Data block »
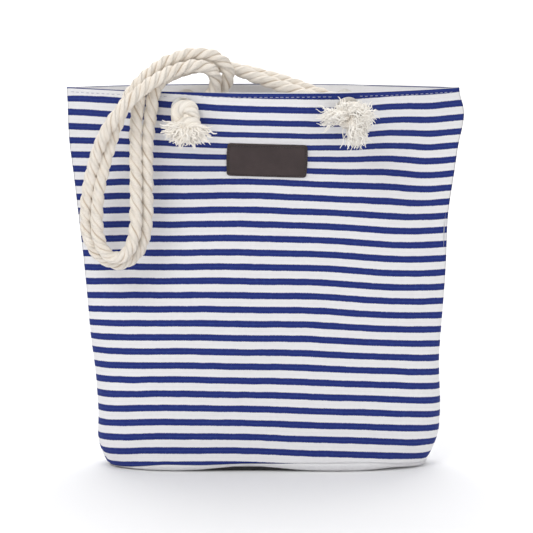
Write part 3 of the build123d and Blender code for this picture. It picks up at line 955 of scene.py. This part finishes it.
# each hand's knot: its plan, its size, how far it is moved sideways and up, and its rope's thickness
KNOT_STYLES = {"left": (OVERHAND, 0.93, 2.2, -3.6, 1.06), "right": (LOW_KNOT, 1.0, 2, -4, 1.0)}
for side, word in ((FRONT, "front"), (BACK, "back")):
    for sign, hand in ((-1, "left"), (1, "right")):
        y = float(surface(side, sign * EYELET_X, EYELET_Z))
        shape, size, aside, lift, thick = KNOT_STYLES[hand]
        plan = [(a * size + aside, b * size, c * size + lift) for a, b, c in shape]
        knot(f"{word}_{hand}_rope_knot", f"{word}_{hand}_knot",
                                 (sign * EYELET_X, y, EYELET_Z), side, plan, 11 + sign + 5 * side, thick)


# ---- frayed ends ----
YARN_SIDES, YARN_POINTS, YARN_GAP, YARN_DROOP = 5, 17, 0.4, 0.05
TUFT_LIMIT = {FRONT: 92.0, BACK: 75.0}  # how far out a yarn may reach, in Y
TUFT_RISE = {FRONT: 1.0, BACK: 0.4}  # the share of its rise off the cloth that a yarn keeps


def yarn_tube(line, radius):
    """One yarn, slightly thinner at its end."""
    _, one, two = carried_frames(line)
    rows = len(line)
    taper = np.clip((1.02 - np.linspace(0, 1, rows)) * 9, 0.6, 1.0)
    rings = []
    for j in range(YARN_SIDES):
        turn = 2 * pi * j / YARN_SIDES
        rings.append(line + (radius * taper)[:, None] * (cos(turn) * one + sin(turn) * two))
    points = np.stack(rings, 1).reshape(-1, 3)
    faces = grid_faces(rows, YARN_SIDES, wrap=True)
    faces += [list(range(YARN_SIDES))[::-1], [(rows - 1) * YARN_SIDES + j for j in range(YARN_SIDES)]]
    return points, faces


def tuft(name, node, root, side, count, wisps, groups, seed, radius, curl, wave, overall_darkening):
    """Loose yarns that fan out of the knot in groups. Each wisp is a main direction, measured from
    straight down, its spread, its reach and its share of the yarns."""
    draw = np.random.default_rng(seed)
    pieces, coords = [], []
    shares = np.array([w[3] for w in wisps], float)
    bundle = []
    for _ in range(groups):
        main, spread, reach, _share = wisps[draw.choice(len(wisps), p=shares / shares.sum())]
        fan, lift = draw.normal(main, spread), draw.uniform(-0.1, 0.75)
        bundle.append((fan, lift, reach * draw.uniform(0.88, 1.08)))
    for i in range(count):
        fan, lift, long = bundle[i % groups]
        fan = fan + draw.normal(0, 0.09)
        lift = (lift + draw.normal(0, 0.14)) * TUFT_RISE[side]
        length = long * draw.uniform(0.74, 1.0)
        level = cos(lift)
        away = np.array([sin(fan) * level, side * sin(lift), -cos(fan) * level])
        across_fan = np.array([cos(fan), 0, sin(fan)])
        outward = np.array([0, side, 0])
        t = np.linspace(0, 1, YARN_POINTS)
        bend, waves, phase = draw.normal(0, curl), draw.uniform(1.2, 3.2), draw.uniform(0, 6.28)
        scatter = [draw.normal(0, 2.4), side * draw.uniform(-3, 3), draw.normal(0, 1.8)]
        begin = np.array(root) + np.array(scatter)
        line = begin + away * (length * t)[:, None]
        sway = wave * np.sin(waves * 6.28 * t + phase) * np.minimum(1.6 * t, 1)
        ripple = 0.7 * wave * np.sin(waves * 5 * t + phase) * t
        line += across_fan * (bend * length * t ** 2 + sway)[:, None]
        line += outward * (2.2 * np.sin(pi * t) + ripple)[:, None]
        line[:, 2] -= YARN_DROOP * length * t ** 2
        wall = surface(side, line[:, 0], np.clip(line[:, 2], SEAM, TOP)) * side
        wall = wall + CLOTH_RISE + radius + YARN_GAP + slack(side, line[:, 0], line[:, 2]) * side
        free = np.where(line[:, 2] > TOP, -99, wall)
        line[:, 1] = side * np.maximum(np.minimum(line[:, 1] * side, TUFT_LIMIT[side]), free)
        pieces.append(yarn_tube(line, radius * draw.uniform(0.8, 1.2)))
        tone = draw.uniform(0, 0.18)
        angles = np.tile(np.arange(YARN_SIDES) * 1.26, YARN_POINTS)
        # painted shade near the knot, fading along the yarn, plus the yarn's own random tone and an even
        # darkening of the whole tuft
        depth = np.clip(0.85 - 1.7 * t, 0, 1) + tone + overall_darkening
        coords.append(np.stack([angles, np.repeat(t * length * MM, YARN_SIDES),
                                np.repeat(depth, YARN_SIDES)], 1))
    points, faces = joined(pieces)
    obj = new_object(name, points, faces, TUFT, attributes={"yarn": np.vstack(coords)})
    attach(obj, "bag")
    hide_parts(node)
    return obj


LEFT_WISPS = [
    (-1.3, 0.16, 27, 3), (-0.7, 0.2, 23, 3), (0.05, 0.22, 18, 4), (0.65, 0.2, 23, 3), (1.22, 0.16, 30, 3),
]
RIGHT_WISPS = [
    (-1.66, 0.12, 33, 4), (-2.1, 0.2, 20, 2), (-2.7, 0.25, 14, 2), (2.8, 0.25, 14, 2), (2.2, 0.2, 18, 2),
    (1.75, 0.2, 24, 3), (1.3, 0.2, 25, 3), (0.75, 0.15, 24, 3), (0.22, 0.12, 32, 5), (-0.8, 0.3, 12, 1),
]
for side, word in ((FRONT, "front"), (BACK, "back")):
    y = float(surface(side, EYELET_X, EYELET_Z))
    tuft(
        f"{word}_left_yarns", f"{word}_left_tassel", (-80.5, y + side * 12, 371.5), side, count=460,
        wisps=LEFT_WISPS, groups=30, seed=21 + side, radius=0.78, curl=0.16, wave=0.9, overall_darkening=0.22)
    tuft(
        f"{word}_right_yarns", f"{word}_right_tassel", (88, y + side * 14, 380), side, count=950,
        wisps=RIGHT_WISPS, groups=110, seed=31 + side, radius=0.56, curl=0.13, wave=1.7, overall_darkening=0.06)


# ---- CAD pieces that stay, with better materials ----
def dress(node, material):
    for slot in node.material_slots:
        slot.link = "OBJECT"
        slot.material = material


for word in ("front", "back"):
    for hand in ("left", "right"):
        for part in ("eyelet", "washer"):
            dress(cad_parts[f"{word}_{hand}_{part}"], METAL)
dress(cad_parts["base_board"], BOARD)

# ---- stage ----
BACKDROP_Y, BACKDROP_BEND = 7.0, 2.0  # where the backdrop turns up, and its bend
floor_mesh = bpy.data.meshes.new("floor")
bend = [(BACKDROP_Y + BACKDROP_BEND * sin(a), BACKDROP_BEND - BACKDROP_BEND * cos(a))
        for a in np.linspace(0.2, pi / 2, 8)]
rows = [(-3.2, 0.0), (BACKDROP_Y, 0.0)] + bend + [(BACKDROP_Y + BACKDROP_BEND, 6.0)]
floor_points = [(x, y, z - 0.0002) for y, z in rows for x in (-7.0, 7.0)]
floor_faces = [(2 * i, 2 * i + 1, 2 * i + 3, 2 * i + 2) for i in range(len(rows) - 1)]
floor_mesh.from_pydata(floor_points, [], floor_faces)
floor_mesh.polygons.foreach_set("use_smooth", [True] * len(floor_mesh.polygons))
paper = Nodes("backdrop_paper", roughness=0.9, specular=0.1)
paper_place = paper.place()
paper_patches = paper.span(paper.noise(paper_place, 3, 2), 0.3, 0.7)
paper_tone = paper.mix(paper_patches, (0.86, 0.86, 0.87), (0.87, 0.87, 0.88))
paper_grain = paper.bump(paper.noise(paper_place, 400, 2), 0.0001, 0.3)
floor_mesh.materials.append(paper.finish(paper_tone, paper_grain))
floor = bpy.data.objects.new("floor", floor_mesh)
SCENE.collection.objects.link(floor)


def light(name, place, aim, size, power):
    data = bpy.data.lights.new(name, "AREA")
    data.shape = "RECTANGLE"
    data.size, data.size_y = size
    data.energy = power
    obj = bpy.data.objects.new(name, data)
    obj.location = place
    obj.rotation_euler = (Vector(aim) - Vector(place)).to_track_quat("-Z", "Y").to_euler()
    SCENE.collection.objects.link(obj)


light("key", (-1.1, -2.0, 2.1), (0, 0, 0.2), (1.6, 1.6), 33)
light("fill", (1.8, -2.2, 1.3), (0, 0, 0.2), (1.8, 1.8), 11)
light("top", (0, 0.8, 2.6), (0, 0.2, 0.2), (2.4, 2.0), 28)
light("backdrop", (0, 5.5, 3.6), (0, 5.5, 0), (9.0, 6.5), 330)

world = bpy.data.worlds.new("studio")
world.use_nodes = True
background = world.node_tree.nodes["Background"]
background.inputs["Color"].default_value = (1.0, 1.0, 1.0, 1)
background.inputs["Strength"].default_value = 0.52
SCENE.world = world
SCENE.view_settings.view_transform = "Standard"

Task brief » Reprint the data above from the opening line to the line holding "(sign * EYELET_X, y, EYELET_Z), side, plan, 11", inclusive, and nothing else.

Completed exercise »
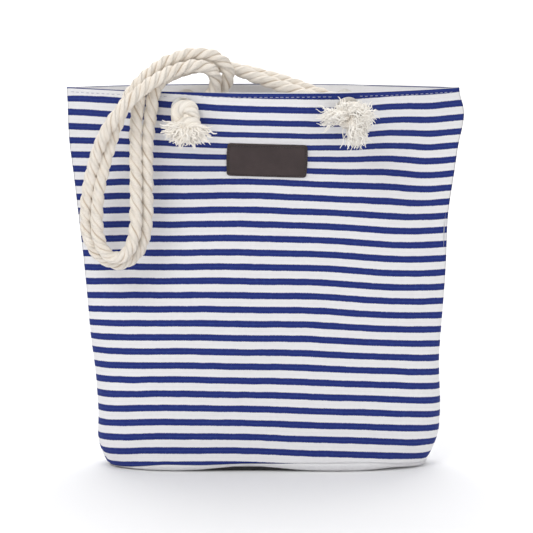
Write part 3 of the build123d and Blender code for this picture. It picks up at line 955 of scene.py. This part finishes it.
# each hand's knot: its plan, its size, how far it is moved sideways and up, and its rope's thickness
KNOT_STYLES = {"left": (OVERHAND, 0.93, 2.2, -3.6, 1.06), "right": (LOW_KNOT, 1.0, 2, -4, 1.0)}
for side, word in ((FRONT, "front"), (BACK, "back")):
    for sign, hand in ((-1, "left"), (1, "right")):
        y = float(surface(side, sign * EYELET_X, EYELET_Z))
        shape, size, aside, lift, thick = KNOT_STYLES[hand]
        plan = [(a * size + aside, b * size, c * size + lift) for a, b, c in shape]
        knot(f"{word}_{hand}_rope_knot", f"{word}_{hand}_knot",
                                 (sign * EYELET_X, y, EYELET_Z), side, plan, 11 + sign + 5 * side, thick)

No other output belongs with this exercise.